My friends and I have always enjoyed playing Buzz on PS2. Not only is it a great party game (easily outclassing Scene It), but it's one of the few entries in our collective game library that everyone's wife and/or girlfriend seems eager to play. This usually translates into a drunken exchange of casually offensive insults, allegations of errors in controller functioning, and the glorious sense of triumph associated with knowing more useless information than anyone else in the room. Or, to put it simply, playing Buzz with my friends is always a lot of fun.
I was puzzled when I received a PSP version my favorite party game. Buzz was great with all of my friends, but why would I want to play it by myself? Furthermore, if four of us manage to be within thirty feet of one another, and we all have PSPs, wouldn't we logically be within similar proximity to a console version of the game? Mind racing, I couldn't think of a contextually appropriate situation where playing a game of Buzz on our collective PSPs match atmosphere of the traditional party setting. To put it blatantly, Buzz on PSP seemed unnecessary.
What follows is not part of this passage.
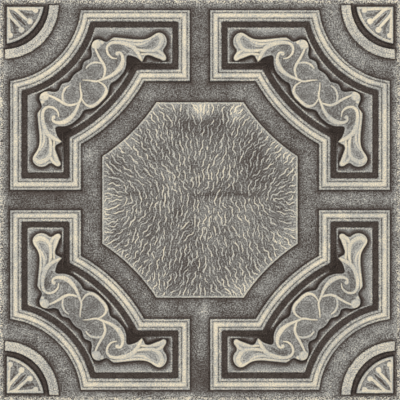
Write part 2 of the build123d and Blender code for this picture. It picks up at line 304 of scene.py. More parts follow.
# The fan's drops, balls and slots, in the same way
FAN_RIBS = [
    ([(12, 9.5, 5.6), (17, 11, 5.0), (21, 13.5, 4.4), (27, 19, 4.4), (33, 24.5, 3.8),
      (37, 27, 3.2)], 0.9, 1.0),
    ([(18, 10.4, 3.4), (27, 11.4, 3.4), (36, 12.2, 2.8), (43, 12.8, 2.6)], 0.7, 0.9),
]
FAN_TONE = 0.56
FAN_CREAM = 0.87
FAN_BALLS = [(37.6, 27.0, 4.3, 1.2), (44.6, 13.2, 3.9, 1.1)]
FAN_SINKS = [
    ([(17, 17, 1.8), (24, 24, 4.6), (31.5, 31.5, 2.0)], 0.9),
    ([(26, 14.8, 1.8), (34, 18.4, 5.0), (41, 19.5, 4.6)], 0.6),
]

# The square that each fine grid covers, from its low to its high corner, and its step
PANEL_GRID = (-121.5, 121.5, 0.75)
FAN_GRID = (HALF - 56, HALF - 8, 0.4)
SCROLL_GRID = (HALF - 215, HALF - 35, 0.5)
# Points nearer than this, in metres, are one, and a grid's rows are told apart to this many decimals
SAME_POINT = 2e-6
GRID_DECIMALS = 5
# Edges under these angles, in degrees, are shaded smooth
SHEET_ANGLE = 30
SECTION_ANGLE = 50
RELIEF_ANGLE = 60
# How many widths a softening reaches, and a length too small to matter
SOFT_REACH = 2.6
TINY = 1e-12

# The paint by tone, as screen colours
PAINT = [
    (0.10, (30, 21, 16)), (0.20, (60, 50, 43)), (0.28, (82, 72, 66)), (0.38, (103, 97, 92)),
    (0.475, (124, 122, 117)), (0.59, (152, 150, 145)), (0.66, (171, 169, 163)), (0.76, (199, 197, 187)),
    (0.85, (227, 216, 192)), (0.95, (252, 238, 208)),
]
# The paint's grain: blotches to the metre, detail and strength of its speckle, flecks and mottle
SPECKLE = (620, 2.0, 1.4)
FLECKS = (1500, 1.0, 0.5)
MOTTLE = (110, 2.0, 0.34)
# The flecks' share in the height of the grain
FLECK_HEIGHT = 0.5
# The grain's share in the darkest paint and in the cream, after the tones between which it changes
DARK_GRAIN = (0.24, 0.46, 0.40)
CREAM_GRAIN = (0.58, 0.78, 0.52)
# The paint's slow clouding, in the same way, and the tones between which it sets in
CLOUD = (24, 2.0, 0.32)
CLOUD_TONES = (0.22, 0.42)
# Two tones, and the paint's roughness at each
PAINT_ROUGHNESS = (0.25, 0.85, 0.78, 0.56)
GLOSS = 0.3
NOISE_ROUGHNESS = 0.6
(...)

Still, I had faith that the good folks at Relentless would have plenty of ammo ready for my admittedly pessimistic suppositions. Their first shot arrived in the form of, much to my amazement, a reasonably engaging offering of single player, skill tree-like trek through trivia based minigames. Top Rank has you ordering four different objects based on random criteria, with predictable questions such as biggest to smallest, but also some context sensitive ranking, such as the order in which the objects were invented. Then there is Snapshot, which asks you a bit of trivia and, if you answer correctly, allows you the chance to reveal a small block from a larger picture. Eventually guessing the full picture yields a healthy amount of points.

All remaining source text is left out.